Be Nice and Be Bold

Pentecost 15
First reading: Prov. 22:1-2, 8-9, 22-23; Ps. 125 Alternate: Isa. 35:4-7a; Ps. 146 • James 2:1-10, (11-13), 14-17 • Mark 7:24-37

We do not need a religious reason for every good deed, nor a divine prohibition against every hurtful act. Thomas Aquinas told me this morning that divine love leads directly to the love of one’s neighbor; he told me that a divine commandment commends such love; but he raised his voice at reason number three. “Because all human beings are similar in nature, they ought to love one another.” “Do not rob the poor!” Why? “Because they are poor.” “Do not crush the afflicted at the gate.” Why? Because they are afflicted (Prov. 22:22, 23).

God hears the cry of his people. “Who is like the Lord our God, who dwells on high, and yet inclines himself to behold the things that are in heaven, and in the earth? He raises the poor out of the dust and lifts the needy out of the dunghill” (Ps. 113:5-7). The Lord beholds his handiwork, a human family and human persons who were and are summoned to be because the Lord, in love, has spoken an irrevocable and creative word of love. Thus we are. “To be consistently Christian,” therefore, “means to be consistently human” (Hans Urs von Balthasar, Test Everything). Or, to quote the very best wisdom of my daughter, whose cognitive impairment incites her to seek order and goodness and safety: “Be nice!” It was nice of God to make you; therefore, be nice. Your neighbor is a human being.

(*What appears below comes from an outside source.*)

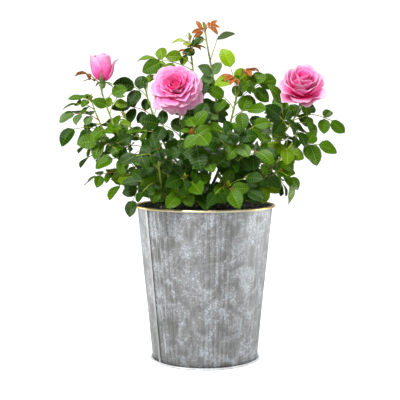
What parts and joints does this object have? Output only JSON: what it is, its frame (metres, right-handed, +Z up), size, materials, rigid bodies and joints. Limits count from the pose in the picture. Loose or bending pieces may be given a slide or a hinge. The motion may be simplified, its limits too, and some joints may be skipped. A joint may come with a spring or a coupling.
{
  "type": "rose bush",
  "caption": "Potted rose bush with open pink blooms and a bud over pinnate green leaves, in a tapered ribbed metal planter.",
  "frame": {"origin": "centre of the pot's flat underside", "axes": "+Z up, the plant's front faces -Y, +X to the right seen from the front"},
  "size_m": [0.4081, 0.3168, 0.4902],
  "materials": {
    "zinc": "weathered zinc, satin",
    "gilt_rim": "pale gilt, satin",
    "soil": "matte, crumbly",
    "cane_bark": "green to brown bark, satin",
    "foliage": "leathery, slightly glossy",
    "petals": "velvety, matte"
  },
  "bodies": {
    "root": {"pot_wall": "zinc", "pot_bottom": "zinc", "pot_foot": "zinc", "pot_seam": "zinc", "pot_rim": "gilt_rim", "soil": "soil", "rootstock": "cane_bark", "cane_bud": "cane_bark", "cane_far_left": "cane_bark", "cane_left": "cane_bark", "cane_low_left": "cane_bark", "cane_upper_left": "cane_bark", "cane_centre": "cane_bark", "cane_top_left": "cane_bark", "cane_top": "cane_bark", "cane_upper_right": "cane_bark", "cane_right": "cane_bark", "cane_far_right": "cane_bark", "cane_low_right": "cane_bark", "cane_front": "cane_bark", "cane_front_right": "cane_bark", "cane_low_front": "cane_bark", "cane_front_left": "cane_bark", "cane_low_front_right": "cane_bark", "cane_back_left": "cane_bark", "cane_back": "cane_bark", "cane_back_right": "cane_bark", "cane_low_back_left": "cane_bark", "cane_low_back_right": "cane_bark", "leaves_bud": "foliage", "leaves_far_left": "foliage", "leaves_left": "foliage", "leaves_low_left": "foliage", "leaves_upper_left": "foliage", "leaves_centre": "foliage", "leaves_top_left": "foliage", "leaves_top": "foliage", "leaves_upper_right": "foliage", "leaves_right": "foliage", "leaves_far_right": "foliage", "leaves_low_right": "foliage", "leaves_front": "foliage", "leaves_front_right": "foliage", "leaves_low_front": "foliage", "leaves_front_left": "foliage", "leaves_low_front_right": "foliage", "leaves_back_left": "foliage", "leaves_back": "foliage", "leaves_back_right": "foliage", "leaves_low_back_left": "foliage", "leaves_low_back_right": "foliage", "bloom_centre": "petals", "bloom_right": "petals", "bud_left": "petals"}
  },
  "joints": []
}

Here’s the problem. We’re not very good at being nice. We seem not to notice that the rich and poor are similar in nature. Even in church we fail. “If a person with gold rings and in fine clothes comes into your assembly, and if a poor person in dirty clothes also comes in, and if you take notice of one wearing the fine clothes and say, ‘Have a seat here, please,’ while to the one who is poor you say, ‘Stand there,’ or ‘Sit at my feet,’ have you not made distinctions among yourselves, and become judges with evil thoughts?” (James 2:2-4). Faced with such failure, we are aided by divine mercy, and aided no less by a divine rebuke. “What good is it, brothers and sisters, if you have you have faith but do not have works?” Sometimes — as at this particular moment — we do well to keep the Epistle of James well pasted in our Bibles and to admit that the overwhelming sense of Scripture is that “works” do matter. “Faith by itself, if it has no works, is dead.”

What, then, are we to do? We start by respecting the dignity of every human being, which rule puzzles our reading of Mark 7. Did you hear Jesus? “Let the children first be fed. It is not right to take the children’s bread and throw it to the dogs.” The searing eye of a serious reader recalls, however, that just as the bishop, priest, and deacon act in persona Christi, every biblical person may say a word of Christ or gesticulate with sacred and venerable hands. The Syrophoenician woman says, “Yes, Lord, yet even the dogs under the table eat the children’s crumbs.” Speaking in this way she speaks both to Christ and in Christ. “For that saying, you may go — the demon has left your daughter.” Start then by respecting your own dignity and expect something from Christ. Be nice and be bold.

Look It Up
Read Mark 7:31-37, concerning which I said not a word. Do your own meditating.

Think About It
The mere fact of being human directs us to God. Fecisti nos ad te.